Ao deslocar-se de bicicleta, num ritmo mais lento, dá-se conta de como a paisagem se altera, descobre as diferenças subtis entre as pessoas, identifica contrastes entre culturas que parecem idênticas. “Há muitas comunidades indígenas, muitos pueblos originais”, assinala. “A moeda do Peru chama-se Sol, não é incrível?” Por onde tem andado, vê modos de vida mais ligados à Natureza, a “mãe terra”, algo com que se identifica. “Para nós, a Europa é o centro, é a nossa bolha”, no entanto, “estar noutro continente é ver as coisas com uma perspectiva completamente diferente”, ou seja, “muda tudo”.
Ser mulher e viajar sozinha, com frequência causa estranheza. Quando a conhecem, “80 por cento não sabe onde é Portugal” e alguns “pensam que é um estado do Brasil”. Mas também há quem veja a bandeira e imite o grito com que Cristiano Ronaldo celebra os golos. Não é comum sentir-se insegura. “As pessoas ligam muito a pobreza ao crime. É o medo que vêem na televisão.
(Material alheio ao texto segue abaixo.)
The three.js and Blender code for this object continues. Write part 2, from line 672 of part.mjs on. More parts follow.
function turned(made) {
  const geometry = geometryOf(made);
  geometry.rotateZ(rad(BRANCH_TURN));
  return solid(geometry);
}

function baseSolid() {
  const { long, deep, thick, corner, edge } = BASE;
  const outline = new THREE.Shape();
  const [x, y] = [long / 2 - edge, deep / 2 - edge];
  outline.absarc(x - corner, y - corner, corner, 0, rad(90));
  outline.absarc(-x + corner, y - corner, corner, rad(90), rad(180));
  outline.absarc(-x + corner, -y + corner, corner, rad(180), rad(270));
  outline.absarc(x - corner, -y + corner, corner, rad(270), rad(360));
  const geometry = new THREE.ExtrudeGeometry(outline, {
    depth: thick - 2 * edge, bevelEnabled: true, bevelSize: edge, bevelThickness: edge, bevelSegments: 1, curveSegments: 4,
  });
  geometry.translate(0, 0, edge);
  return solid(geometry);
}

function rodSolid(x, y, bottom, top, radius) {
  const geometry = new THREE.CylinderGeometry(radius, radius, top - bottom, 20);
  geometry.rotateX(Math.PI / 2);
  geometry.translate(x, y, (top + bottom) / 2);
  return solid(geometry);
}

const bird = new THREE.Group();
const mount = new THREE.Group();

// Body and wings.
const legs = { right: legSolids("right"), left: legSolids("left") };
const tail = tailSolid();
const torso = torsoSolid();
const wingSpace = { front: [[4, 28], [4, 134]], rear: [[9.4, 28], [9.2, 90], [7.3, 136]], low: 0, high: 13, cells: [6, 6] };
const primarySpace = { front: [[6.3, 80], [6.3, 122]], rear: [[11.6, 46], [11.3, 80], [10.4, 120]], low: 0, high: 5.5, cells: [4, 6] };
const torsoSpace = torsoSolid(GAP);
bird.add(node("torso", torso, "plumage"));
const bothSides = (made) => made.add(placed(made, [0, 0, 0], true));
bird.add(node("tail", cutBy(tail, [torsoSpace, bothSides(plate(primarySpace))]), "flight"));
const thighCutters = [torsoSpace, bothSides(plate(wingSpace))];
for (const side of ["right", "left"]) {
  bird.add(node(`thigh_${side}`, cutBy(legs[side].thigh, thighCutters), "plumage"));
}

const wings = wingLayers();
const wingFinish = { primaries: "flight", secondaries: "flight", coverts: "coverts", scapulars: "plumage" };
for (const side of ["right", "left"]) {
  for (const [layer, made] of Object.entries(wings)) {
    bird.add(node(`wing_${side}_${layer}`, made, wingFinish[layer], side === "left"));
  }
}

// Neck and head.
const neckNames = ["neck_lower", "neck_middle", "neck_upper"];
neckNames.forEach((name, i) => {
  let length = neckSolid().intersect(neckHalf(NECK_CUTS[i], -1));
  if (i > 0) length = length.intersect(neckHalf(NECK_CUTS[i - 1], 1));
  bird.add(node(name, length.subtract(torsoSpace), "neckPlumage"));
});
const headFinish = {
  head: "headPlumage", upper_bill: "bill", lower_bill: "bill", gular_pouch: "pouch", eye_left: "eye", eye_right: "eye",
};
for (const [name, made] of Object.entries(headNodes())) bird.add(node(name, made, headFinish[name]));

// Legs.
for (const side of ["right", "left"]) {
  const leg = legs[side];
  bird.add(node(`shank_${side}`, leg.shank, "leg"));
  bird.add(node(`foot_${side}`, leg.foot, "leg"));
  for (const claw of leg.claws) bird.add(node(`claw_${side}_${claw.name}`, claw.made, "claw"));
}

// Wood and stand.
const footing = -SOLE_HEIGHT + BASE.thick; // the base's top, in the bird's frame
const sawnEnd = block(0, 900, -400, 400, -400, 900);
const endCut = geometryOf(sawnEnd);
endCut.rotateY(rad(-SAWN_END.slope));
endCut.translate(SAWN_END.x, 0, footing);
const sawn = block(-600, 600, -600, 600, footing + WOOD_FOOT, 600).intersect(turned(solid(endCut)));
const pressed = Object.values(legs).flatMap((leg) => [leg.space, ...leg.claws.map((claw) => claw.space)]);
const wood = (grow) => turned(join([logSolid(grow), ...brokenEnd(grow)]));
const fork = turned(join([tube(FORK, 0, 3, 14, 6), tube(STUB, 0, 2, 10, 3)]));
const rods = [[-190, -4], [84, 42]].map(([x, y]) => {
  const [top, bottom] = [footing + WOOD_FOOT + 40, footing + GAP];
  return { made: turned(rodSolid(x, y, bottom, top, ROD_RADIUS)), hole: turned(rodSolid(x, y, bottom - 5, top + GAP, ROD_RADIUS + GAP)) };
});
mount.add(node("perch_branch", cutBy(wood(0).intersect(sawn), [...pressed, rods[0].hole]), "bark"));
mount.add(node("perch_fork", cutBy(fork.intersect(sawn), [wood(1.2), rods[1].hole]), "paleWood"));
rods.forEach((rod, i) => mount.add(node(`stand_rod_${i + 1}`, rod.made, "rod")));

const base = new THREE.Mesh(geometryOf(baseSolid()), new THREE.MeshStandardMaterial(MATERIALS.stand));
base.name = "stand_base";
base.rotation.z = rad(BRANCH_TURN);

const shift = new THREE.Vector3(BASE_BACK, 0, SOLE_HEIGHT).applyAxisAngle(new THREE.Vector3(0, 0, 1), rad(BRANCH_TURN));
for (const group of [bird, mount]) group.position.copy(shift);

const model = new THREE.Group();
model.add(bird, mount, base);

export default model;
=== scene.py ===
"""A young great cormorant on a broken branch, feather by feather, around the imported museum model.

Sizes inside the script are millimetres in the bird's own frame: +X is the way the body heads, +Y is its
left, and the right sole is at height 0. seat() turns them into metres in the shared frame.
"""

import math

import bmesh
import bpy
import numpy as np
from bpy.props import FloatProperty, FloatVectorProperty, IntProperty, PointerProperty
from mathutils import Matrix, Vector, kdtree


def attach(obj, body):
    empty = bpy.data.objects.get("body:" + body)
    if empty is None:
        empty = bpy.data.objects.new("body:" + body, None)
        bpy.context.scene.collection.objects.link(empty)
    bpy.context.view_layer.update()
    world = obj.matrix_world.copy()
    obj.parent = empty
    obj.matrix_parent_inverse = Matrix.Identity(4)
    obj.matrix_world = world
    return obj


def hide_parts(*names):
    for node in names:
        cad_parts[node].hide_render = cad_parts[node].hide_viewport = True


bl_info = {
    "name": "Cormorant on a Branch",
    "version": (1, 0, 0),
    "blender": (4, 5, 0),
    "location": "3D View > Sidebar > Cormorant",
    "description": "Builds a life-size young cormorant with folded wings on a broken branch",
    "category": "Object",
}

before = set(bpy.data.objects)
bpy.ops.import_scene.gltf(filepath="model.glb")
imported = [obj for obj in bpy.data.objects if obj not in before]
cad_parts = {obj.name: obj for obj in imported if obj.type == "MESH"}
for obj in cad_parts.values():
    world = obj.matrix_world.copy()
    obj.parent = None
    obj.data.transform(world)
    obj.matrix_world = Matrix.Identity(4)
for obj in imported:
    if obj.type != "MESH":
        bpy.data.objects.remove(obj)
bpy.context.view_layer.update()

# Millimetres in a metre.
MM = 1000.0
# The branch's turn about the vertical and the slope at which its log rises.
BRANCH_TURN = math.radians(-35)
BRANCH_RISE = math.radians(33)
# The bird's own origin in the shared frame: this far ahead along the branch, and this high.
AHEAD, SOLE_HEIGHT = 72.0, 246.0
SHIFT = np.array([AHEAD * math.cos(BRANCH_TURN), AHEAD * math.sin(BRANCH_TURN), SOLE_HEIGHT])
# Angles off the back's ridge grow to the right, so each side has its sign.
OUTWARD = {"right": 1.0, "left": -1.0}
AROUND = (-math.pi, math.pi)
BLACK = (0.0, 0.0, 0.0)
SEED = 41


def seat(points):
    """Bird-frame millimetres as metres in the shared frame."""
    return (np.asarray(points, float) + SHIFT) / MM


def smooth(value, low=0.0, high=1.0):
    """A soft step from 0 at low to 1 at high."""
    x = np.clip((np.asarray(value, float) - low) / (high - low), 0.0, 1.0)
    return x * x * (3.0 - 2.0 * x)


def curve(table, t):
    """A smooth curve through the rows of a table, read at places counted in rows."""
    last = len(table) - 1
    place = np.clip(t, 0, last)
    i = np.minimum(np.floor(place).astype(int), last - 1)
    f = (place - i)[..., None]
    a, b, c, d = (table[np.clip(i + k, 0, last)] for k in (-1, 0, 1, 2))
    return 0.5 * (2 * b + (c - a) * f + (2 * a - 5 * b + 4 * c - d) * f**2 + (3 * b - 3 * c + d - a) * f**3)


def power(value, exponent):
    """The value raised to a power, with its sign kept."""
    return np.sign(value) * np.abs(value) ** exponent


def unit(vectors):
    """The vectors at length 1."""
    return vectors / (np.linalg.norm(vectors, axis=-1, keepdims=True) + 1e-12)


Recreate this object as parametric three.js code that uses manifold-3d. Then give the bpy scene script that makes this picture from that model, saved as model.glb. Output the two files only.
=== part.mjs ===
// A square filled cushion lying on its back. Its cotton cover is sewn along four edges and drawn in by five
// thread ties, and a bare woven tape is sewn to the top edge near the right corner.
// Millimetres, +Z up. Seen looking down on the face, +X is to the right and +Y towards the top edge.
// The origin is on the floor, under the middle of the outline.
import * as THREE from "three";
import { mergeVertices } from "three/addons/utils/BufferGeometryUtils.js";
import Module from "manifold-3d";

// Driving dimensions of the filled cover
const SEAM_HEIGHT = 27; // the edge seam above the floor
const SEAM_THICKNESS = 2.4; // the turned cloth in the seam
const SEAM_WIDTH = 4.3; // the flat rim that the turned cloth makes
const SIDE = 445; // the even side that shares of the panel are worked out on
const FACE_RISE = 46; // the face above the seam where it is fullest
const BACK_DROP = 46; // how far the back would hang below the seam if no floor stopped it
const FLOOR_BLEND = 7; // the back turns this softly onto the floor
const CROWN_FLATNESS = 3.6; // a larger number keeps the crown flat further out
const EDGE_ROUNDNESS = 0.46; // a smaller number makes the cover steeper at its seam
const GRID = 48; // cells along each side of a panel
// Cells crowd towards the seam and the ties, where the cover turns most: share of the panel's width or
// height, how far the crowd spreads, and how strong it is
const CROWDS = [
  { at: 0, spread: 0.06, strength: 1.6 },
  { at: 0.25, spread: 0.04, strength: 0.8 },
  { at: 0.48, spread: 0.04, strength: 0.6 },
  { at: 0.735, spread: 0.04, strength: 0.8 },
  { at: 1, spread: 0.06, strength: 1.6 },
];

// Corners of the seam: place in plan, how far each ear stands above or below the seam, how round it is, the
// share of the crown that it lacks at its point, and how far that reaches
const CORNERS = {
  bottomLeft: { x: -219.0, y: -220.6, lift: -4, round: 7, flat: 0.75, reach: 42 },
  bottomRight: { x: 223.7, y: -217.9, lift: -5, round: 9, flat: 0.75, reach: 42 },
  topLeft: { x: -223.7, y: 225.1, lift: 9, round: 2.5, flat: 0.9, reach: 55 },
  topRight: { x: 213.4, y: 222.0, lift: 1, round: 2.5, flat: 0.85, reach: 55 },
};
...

São coisas que, na realidade, na estrada, eu não vejo”. A pobreza sim, é evidente. “Principalmente, aqui, na Bolívia”, diz ao JORNAL DE LEIRIA. “As pessoas vivem com o essencial”. Generosas, mas, muitas delas, iletradas, incapazes de ler, escrever ou apontar a própria morada num mapa. “É chocante”.
No caminho, aproveita o exemplo de outros viajantes portugueses, como Tânia Muxima e Luís Simões (World Sketching Tour). “Para além do meu pai, que é uma inspiração para mim”.
Tudo começou “como um teste, uma prova”, conclui Mara Mure?. “E fui ficando”. Já tinha estado na Islândia, na Roménia e na Polónia. Os três meses na América do Sul prolongaram-se além do previsto – já são 12. “Não havia tanta coisa que me fizesse voltar tão rápido”, justifica-se. “Cada um está na sua vida e às vezes o sonho que a gente tem não é o sonho de outra pessoa”.
O que é preciso para pedalar 11 mil quilómetros na América do Sul? “Força de vontade”, responde. E sem fim à vista, porque “os viajantes estão sempre a viajar”.